▶ STATED PROBLEM
Transcribe the full listing below exactly.

▶ RECORD EXTRACTS
** Start **

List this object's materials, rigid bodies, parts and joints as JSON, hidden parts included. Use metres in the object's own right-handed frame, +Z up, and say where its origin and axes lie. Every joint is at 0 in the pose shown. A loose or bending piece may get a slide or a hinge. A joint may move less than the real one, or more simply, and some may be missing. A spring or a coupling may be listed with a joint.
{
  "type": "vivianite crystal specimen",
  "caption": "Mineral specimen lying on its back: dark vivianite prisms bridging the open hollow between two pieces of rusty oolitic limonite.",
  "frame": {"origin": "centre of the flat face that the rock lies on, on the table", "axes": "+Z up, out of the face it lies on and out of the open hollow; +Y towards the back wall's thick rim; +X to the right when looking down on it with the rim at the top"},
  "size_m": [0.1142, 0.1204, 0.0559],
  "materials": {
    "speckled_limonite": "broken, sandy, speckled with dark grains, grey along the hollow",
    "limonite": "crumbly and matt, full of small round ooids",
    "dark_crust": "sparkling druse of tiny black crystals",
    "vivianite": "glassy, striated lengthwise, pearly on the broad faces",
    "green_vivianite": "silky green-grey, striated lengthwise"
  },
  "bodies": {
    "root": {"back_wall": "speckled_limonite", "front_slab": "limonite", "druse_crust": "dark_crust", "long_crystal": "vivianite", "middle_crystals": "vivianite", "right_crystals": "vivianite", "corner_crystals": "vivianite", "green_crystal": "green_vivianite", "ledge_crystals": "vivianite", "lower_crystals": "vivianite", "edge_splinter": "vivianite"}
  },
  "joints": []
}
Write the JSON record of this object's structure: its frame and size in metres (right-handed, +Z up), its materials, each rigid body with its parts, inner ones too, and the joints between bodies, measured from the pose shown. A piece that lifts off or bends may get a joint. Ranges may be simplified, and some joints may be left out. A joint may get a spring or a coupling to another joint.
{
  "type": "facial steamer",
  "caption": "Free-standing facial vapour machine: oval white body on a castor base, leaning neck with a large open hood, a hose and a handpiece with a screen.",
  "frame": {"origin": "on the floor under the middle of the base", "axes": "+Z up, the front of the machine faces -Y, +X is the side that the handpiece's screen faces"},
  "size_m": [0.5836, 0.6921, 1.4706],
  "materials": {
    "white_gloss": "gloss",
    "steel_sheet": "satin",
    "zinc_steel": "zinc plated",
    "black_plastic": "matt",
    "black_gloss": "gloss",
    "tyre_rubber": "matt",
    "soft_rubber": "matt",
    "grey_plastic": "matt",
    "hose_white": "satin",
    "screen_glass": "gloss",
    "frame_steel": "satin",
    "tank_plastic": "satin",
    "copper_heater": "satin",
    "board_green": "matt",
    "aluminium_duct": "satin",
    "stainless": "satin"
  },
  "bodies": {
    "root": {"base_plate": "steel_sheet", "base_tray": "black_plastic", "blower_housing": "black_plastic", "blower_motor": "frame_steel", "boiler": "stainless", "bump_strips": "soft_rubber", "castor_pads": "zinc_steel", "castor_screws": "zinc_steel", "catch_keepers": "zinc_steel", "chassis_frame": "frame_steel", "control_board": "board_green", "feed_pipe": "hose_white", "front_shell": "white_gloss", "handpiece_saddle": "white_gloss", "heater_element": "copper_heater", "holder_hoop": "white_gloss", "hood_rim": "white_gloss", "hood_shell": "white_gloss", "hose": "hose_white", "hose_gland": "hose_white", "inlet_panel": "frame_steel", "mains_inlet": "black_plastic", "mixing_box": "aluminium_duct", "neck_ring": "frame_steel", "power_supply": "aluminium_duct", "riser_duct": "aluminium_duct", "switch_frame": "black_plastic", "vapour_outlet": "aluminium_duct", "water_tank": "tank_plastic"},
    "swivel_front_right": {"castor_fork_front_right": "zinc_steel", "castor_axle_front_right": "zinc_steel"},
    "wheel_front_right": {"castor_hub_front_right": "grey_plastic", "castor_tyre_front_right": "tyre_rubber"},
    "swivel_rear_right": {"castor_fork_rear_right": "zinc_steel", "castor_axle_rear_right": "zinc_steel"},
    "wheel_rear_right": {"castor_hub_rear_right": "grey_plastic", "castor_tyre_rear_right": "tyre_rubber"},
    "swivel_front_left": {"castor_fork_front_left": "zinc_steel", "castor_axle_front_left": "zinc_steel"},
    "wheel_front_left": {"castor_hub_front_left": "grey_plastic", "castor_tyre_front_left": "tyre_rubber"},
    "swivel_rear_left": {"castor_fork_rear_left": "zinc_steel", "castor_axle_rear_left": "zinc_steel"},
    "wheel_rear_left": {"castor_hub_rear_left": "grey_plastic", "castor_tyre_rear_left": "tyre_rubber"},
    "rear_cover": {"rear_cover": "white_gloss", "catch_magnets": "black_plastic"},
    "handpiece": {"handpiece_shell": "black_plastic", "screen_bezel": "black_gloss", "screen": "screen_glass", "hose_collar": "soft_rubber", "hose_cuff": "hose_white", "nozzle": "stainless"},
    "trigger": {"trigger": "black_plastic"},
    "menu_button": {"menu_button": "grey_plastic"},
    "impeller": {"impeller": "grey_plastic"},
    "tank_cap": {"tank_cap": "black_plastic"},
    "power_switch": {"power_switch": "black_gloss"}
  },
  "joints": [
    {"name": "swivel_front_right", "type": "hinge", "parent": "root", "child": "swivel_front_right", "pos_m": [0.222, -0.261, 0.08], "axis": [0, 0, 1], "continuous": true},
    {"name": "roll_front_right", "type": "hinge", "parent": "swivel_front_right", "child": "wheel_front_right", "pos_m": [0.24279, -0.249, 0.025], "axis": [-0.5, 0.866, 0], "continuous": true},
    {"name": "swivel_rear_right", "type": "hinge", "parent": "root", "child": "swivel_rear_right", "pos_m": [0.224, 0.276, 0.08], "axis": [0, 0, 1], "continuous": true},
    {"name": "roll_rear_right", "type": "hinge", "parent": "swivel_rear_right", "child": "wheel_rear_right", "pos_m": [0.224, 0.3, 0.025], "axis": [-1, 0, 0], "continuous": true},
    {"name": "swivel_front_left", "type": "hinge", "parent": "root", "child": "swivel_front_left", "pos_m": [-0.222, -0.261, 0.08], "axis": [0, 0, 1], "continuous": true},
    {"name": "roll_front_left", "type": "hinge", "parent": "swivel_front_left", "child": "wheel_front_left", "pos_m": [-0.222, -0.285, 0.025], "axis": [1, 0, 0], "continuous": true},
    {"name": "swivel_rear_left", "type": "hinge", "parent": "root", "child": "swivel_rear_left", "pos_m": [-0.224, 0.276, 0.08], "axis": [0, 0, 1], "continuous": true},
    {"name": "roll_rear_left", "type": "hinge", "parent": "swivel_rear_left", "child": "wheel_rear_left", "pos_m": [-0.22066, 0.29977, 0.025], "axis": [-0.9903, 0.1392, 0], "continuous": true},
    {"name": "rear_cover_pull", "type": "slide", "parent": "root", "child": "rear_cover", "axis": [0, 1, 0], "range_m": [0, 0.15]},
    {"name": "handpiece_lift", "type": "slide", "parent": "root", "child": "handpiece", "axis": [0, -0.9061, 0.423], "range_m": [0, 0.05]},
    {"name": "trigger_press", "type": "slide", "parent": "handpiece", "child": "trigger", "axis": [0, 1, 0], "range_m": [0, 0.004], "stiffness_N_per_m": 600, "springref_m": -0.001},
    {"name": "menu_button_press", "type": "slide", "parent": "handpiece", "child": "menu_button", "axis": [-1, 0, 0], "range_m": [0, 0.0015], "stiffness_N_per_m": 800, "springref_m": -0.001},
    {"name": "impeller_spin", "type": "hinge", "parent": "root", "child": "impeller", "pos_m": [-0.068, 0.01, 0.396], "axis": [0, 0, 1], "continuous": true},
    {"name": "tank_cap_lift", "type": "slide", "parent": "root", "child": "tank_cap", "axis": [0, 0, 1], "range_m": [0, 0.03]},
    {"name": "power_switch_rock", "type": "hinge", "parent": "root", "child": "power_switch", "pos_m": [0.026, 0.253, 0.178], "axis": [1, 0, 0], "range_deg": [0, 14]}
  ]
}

** End **

▶ WRITTEN SOLUTION
List this object's materials, rigid bodies, parts and joints as JSON, hidden parts included. Use metres in the object's own right-handed frame, +Z up, and say where its origin and axes lie. Every joint is at 0 in the pose shown. A loose or bending piece may get a slide or a hinge. A joint may move less than the real one, or more simply, and some may be missing. A spring or a coupling may be listed with a joint.
{
  "type": "vivianite crystal specimen",
  "caption": "Mineral specimen lying on its back: dark vivianite prisms bridging the open hollow between two pieces of rusty oolitic limonite.",
  "frame": {"origin": "centre of the flat face that the rock lies on, on the table", "axes": "+Z up, out of the face it lies on and out of the open hollow; +Y towards the back wall's thick rim; +X to the right when looking down on it with the rim at the top"},
  "size_m": [0.1142, 0.1204, 0.0559],
  "materials": {
    "speckled_limonite": "broken, sandy, speckled with dark grains, grey along the hollow",
    "limonite": "crumbly and matt, full of small round ooids",
    "dark_crust": "sparkling druse of tiny black crystals",
    "vivianite": "glassy, striated lengthwise, pearly on the broad faces",
    "green_vivianite": "silky green-grey, striated lengthwise"
  },
  "bodies": {
    "root": {"back_wall": "speckled_limonite", "front_slab": "limonite", "druse_crust": "dark_crust", "long_crystal": "vivianite", "middle_crystals": "vivianite", "right_crystals": "vivianite", "corner_crystals": "vivianite", "green_crystal": "green_vivianite", "ledge_crystals": "vivianite", "lower_crystals": "vivianite", "edge_splinter": "vivianite"}
  },
  "joints": []
}
Write the JSON record of this object's structure: its frame and size in metres (right-handed, +Z up), its materials, each rigid body with its parts, inner ones too, and the joints between bodies, measured from the pose shown. A piece that lifts off or bends may get a joint. Ranges may be simplified, and some joints may be left out. A joint may get a spring or a coupling to another joint.
{
  "type": "facial steamer",
  "caption": "Free-standing facial vapour machine: oval white body on a castor base, leaning neck with a large open hood, a hose and a handpiece with a screen.",
  "frame": {"origin": "on the floor under the middle of the base", "axes": "+Z up, the front of the machine faces -Y, +X is the side that the handpiece's screen faces"},
  "size_m": [0.5836, 0.6921, 1.4706],
  "materials": {
    "white_gloss": "gloss",
    "steel_sheet": "satin",
    "zinc_steel": "zinc plated",
    "black_plastic": "matt",
    "black_gloss": "gloss",
    "tyre_rubber": "matt",
    "soft_rubber": "matt",
    "grey_plastic": "matt",
    "hose_white": "satin",
    "screen_glass": "gloss",
    "frame_steel": "satin",
    "tank_plastic": "satin",
    "copper_heater": "satin",
    "board_green": "matt",
    "aluminium_duct": "satin",
    "stainless": "satin"
  },
  "bodies": {
    "root": {"base_plate": "steel_sheet", "base_tray": "black_plastic", "blower_housing": "black_plastic", "blower_motor": "frame_steel", "boiler": "stainless", "bump_strips": "soft_rubber", "castor_pads": "zinc_steel", "castor_screws": "zinc_steel", "catch_keepers": "zinc_steel", "chassis_frame": "frame_steel", "control_board": "board_green", "feed_pipe": "hose_white", "front_shell": "white_gloss", "handpiece_saddle": "white_gloss", "heater_element": "copper_heater", "holder_hoop": "white_gloss", "hood_rim": "white_gloss", "hood_shell": "white_gloss", "hose": "hose_white", "hose_gland": "hose_white", "inlet_panel": "frame_steel", "mains_inlet": "black_plastic", "mixing_box": "aluminium_duct", "neck_ring": "frame_steel", "power_supply": "aluminium_duct", "riser_duct": "aluminium_duct", "switch_frame": "black_plastic", "vapour_outlet": "aluminium_duct", "water_tank": "tank_plastic"},
    "swivel_front_right": {"castor_fork_front_right": "zinc_steel", "castor_axle_front_right": "zinc_steel"},
    "wheel_front_right": {"castor_hub_front_right": "grey_plastic", "castor_tyre_front_right": "tyre_rubber"},
    "swivel_rear_right": {"castor_fork_rear_right": "zinc_steel", "castor_axle_rear_right": "zinc_steel"},
    "wheel_rear_right": {"castor_hub_rear_right": "grey_plastic", "castor_tyre_rear_right": "tyre_rubber"},
    "swivel_front_left": {"castor_fork_front_left": "zinc_steel", "castor_axle_front_left": "zinc_steel"},
    "wheel_front_left": {"castor_hub_front_left": "grey_plastic", "castor_tyre_front_left": "tyre_rubber"},
    "swivel_rear_left": {"castor_fork_rear_left": "zinc_steel", "castor_axle_rear_left": "zinc_steel"},
    "wheel_rear_left": {"castor_hub_rear_left": "grey_plastic", "castor_tyre_rear_left": "tyre_rubber"},
    "rear_cover": {"rear_cover": "white_gloss", "catch_magnets": "black_plastic"},
    "handpiece": {"handpiece_shell": "black_plastic", "screen_bezel": "black_gloss", "screen": "screen_glass", "hose_collar": "soft_rubber", "hose_cuff": "hose_white", "nozzle": "stainless"},
    "trigger": {"trigger": "black_plastic"},
    "menu_button": {"menu_button": "grey_plastic"},
    "impeller": {"impeller": "grey_plastic"},
    "tank_cap": {"tank_cap": "black_plastic"},
    "power_switch": {"power_switch": "black_gloss"}
  },
  "joints": [
    {"name": "swivel_front_right", "type": "hinge", "parent": "root", "child": "swivel_front_right", "pos_m": [0.222, -0.261, 0.08], "axis": [0, 0, 1], "continuous": true},
    {"name": "roll_front_right", "type": "hinge", "parent": "swivel_front_right", "child": "wheel_front_right", "pos_m": [0.24279, -0.249, 0.025], "axis": [-0.5, 0.866, 0], "continuous": true},
    {"name": "swivel_rear_right", "type": "hinge", "parent": "root", "child": "swivel_rear_right", "pos_m": [0.224, 0.276, 0.08], "axis": [0, 0, 1], "continuous": true},
    {"name": "roll_rear_right", "type": "hinge", "parent": "swivel_rear_right", "child": "wheel_rear_right", "pos_m": [0.224, 0.3, 0.025], "axis": [-1, 0, 0], "continuous": true},
    {"name": "swivel_front_left", "type": "hinge", "parent": "root", "child": "swivel_front_left", "pos_m": [-0.222, -0.261, 0.08], "axis": [0, 0, 1], "continuous": true},
    {"name": "roll_front_left", "type": "hinge", "parent": "swivel_front_left", "child": "wheel_front_left", "pos_m": [-0.222, -0.285, 0.025], "axis": [1, 0, 0], "continuous": true},
    {"name": "swivel_rear_left", "type": "hinge", "parent": "root", "child": "swivel_rear_left", "pos_m": [-0.224, 0.276, 0.08], "axis": [0, 0, 1], "continuous": true},
    {"name": "roll_rear_left", "type": "hinge", "parent": "swivel_rear_left", "child": "wheel_rear_left", "pos_m": [-0.22066, 0.29977, 0.025], "axis": [-0.9903, 0.1392, 0], "continuous": true},
    {"name": "rear_cover_pull", "type": "slide", "parent": "root", "child": "rear_cover", "axis": [0, 1, 0], "range_m": [0, 0.15]},
    {"name": "handpiece_lift", "type": "slide", "parent": "root", "child": "handpiece", "axis": [0, -0.9061, 0.423], "range_m": [0, 0.05]},
    {"name": "trigger_press", "type": "slide", "parent": "handpiece", "child": "trigger", "axis": [0, 1, 0], "range_m": [0, 0.004], "stiffness_N_per_m": 600, "springref_m": -0.001},
    {"name": "menu_button_press", "type": "slide", "parent": "handpiece", "child": "menu_button", "axis": [-1, 0, 0], "range_m": [0, 0.0015], "stiffness_N_per_m": 800, "springref_m": -0.001},
    {"name": "impeller_spin", "type": "hinge", "parent": "root", "child": "impeller", "pos_m": [-0.068, 0.01, 0.396], "axis": [0, 0, 1], "continuous": true},
    {"name": "tank_cap_lift", "type": "slide", "parent": "root", "child": "tank_cap", "axis": [0, 0, 1], "range_m": [0, 0.03]},
    {"name": "power_switch_rock", "type": "hinge", "parent": "root", "child": "power_switch", "pos_m": [0.026, 0.253, 0.178], "axis": [1, 0, 0], "range_deg": [0, 14]}
  ]
}